Exercise directions. Give the data a second time, exactly and in full.

-------------------------

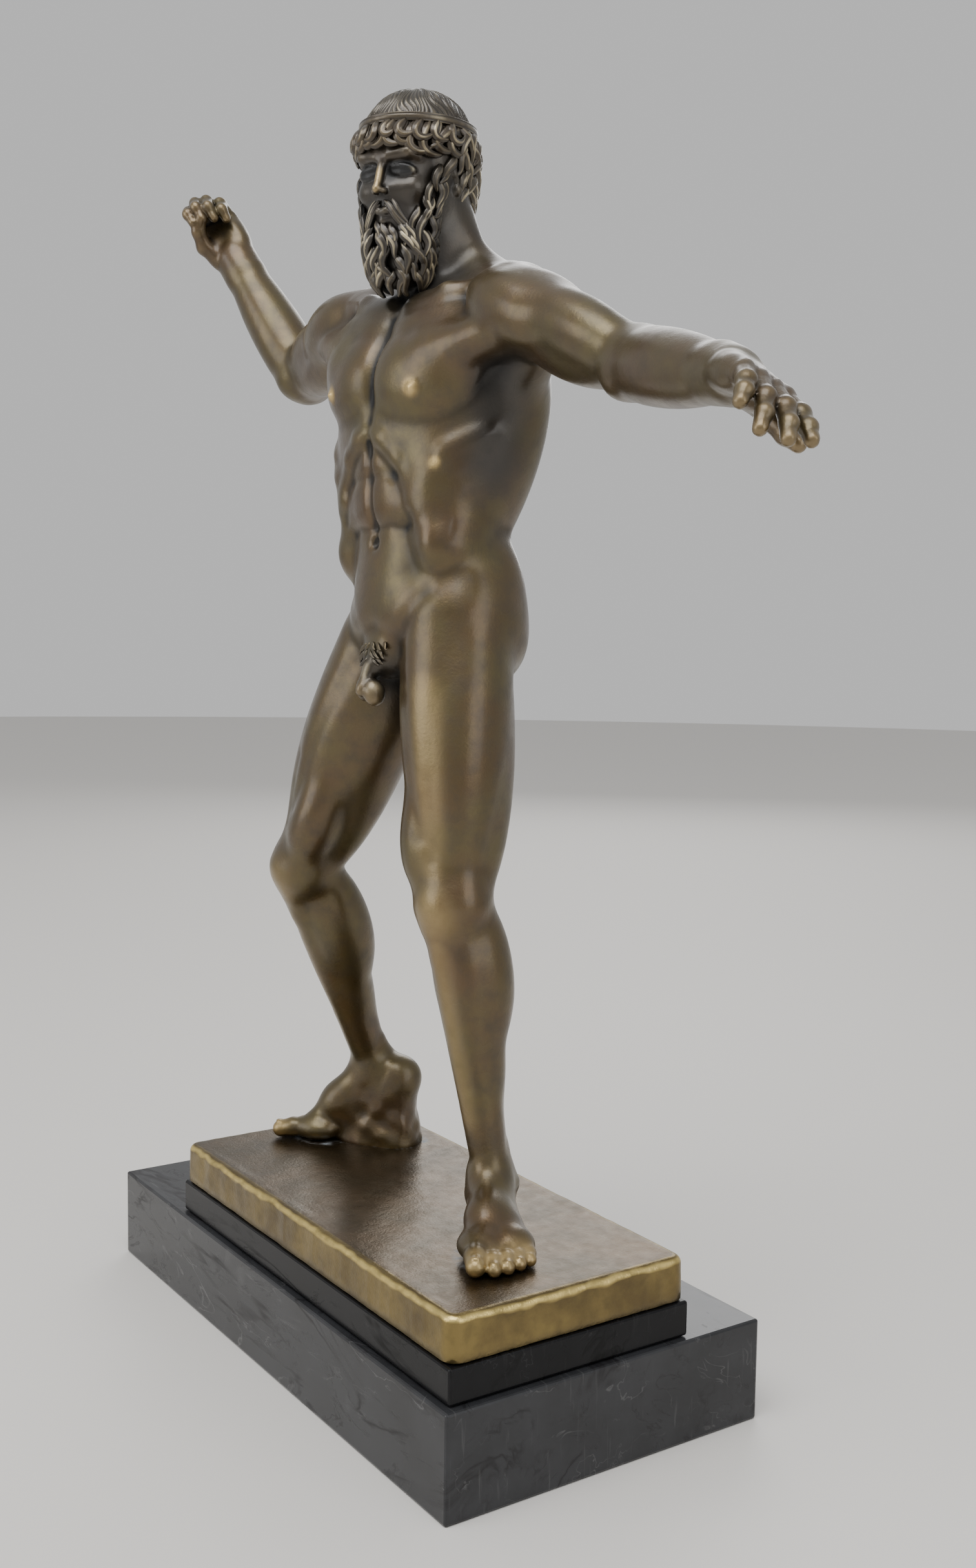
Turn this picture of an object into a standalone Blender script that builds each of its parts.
"""A bronze statuette of a bearded sea god. It stands on a bronze plinth, on a thin marble step, on a
marble base. The figure steps out with bare hands, one arm raised and the other held out.

World units are metres, +Z is up. The figure's left is +X and its front is -Y. The origin is the centre
of the base's underside, which rests on the shelf."""
import math

import bmesh
import bpy
import numpy as np
from mathutils import Matrix, Vector

# Marble base
BASE_LENGTH = 0.2286
BASE_DEPTH = 0.1135
BASE_HEIGHT = 0.0317
MARBLE_BEVEL = 0.0008

# The plinth and the step under it stand near the base's front left corner
FRONT_MARGIN = 0.0025
LEFT_MARGIN = 0.0025

# Marble step: the plinth's plan and a narrow border
STEP_HEIGHT = 0.0107
STEP_BORDER = 0.0005

# Cast bronze plinth
PLINTH_LENGTH = 0.1755
PLINTH_DEPTH = 0.0833
PLINTH_HEIGHT = 0.0135
PLINTH_CORNER = 0.0045
PLINTH_EDGE = 0.0024

# Cast bronze figure, from its soles to the top of its head
FIGURE_HEIGHT = 0.3485

# Space between pieces that rest on each other
TOUCH_GAP = 0.0003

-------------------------

Final answer.
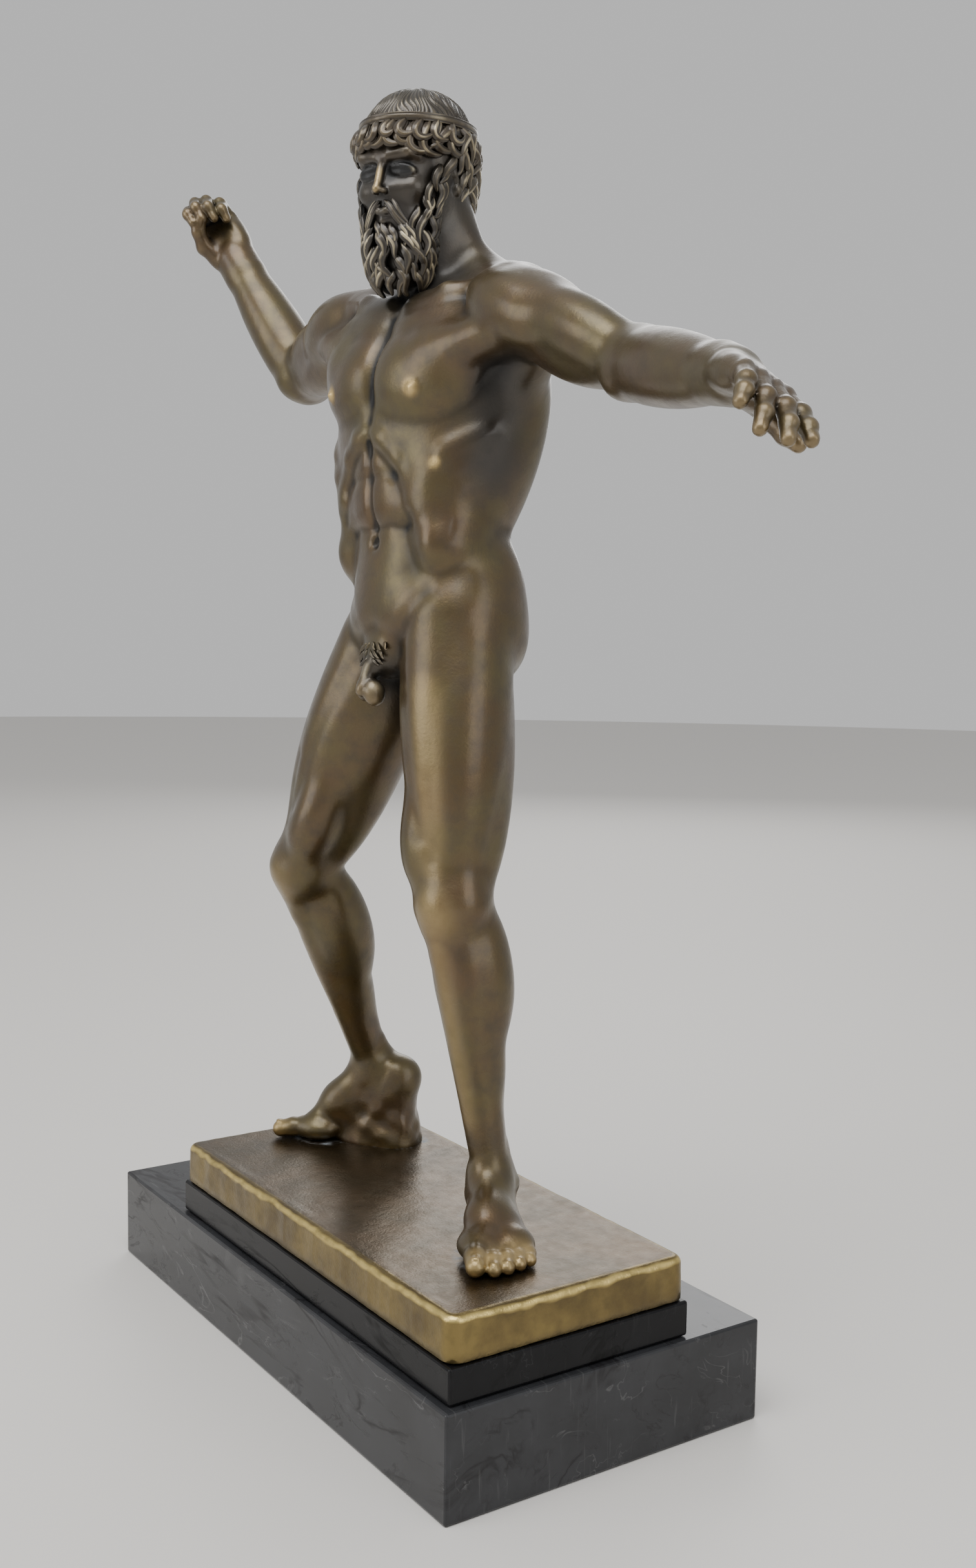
Turn this picture of an object into a standalone Blender script that builds each of its parts.
"""A bronze statuette of a bearded sea god. It stands on a bronze plinth, on a thin marble step, on a
marble base. The figure steps out with bare hands, one arm raised and the other held out.

World units are metres, +Z is up. The figure's left is +X and its front is -Y. The origin is the centre
of the base's underside, which rests on the shelf."""
import math

import bmesh
import bpy
import numpy as np
from mathutils import Matrix, Vector

# Marble base
BASE_LENGTH = 0.2286
BASE_DEPTH = 0.1135
BASE_HEIGHT = 0.0317
MARBLE_BEVEL = 0.0008

# The plinth and the step under it stand near the base's front left corner
FRONT_MARGIN = 0.0025
LEFT_MARGIN = 0.0025

# Marble step: the plinth's plan and a narrow border
STEP_HEIGHT = 0.0107
STEP_BORDER = 0.0005

# Cast bronze plinth
PLINTH_LENGTH = 0.1755
PLINTH_DEPTH = 0.0833
PLINTH_HEIGHT = 0.0135
PLINTH_CORNER = 0.0045
PLINTH_EDGE = 0.0024

# Cast bronze figure, from its soles to the top of its head
FIGURE_HEIGHT = 0.3485

# Space between pieces that rest on each other
TOUCH_GAP = 0.0003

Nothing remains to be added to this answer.